[Start SOURCE EXCERPT]

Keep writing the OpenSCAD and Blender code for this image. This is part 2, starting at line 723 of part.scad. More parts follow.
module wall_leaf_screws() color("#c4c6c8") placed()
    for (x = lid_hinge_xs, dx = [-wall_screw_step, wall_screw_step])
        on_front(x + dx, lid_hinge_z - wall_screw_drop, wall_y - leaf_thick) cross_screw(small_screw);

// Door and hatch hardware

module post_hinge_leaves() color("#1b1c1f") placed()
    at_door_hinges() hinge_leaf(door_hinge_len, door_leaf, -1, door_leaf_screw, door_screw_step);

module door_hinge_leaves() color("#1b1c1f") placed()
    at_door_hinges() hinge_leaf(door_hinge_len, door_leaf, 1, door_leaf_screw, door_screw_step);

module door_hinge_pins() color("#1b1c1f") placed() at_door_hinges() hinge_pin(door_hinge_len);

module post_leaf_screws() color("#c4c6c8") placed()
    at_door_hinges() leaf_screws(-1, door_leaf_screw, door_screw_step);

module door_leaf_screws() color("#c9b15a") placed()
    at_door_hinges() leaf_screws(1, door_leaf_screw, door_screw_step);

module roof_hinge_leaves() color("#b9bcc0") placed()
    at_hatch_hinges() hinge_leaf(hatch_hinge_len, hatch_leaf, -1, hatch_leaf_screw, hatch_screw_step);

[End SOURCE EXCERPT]

DIRECTIONS FOR THIS TASK: Please reproduce every line of the material word for word.

RESPONSE TO THE TASK:
Keep writing the OpenSCAD and Blender code for this image. This is part 2, starting at line 723 of part.scad. More parts follow.
module wall_leaf_screws() color("#c4c6c8") placed()
    for (x = lid_hinge_xs, dx = [-wall_screw_step, wall_screw_step])
        on_front(x + dx, lid_hinge_z - wall_screw_drop, wall_y - leaf_thick) cross_screw(small_screw);

// Door and hatch hardware

module post_hinge_leaves() color("#1b1c1f") placed()
    at_door_hinges() hinge_leaf(door_hinge_len, door_leaf, -1, door_leaf_screw, door_screw_step);

module door_hinge_leaves() color("#1b1c1f") placed()
    at_door_hinges() hinge_leaf(door_hinge_len, door_leaf, 1, door_leaf_screw, door_screw_step);

module door_hinge_pins() color("#1b1c1f") placed() at_door_hinges() hinge_pin(door_hinge_len);

module post_leaf_screws() color("#c4c6c8") placed()
    at_door_hinges() leaf_screws(-1, door_leaf_screw, door_screw_step);

module door_leaf_screws() color("#c9b15a") placed()
    at_door_hinges() leaf_screws(1, door_leaf_screw, door_screw_step);

module roof_hinge_leaves() color("#b9bcc0") placed()
    at_hatch_hinges() hinge_leaf(hatch_hinge_len, hatch_leaf, -1, hatch_leaf_screw, hatch_screw_step);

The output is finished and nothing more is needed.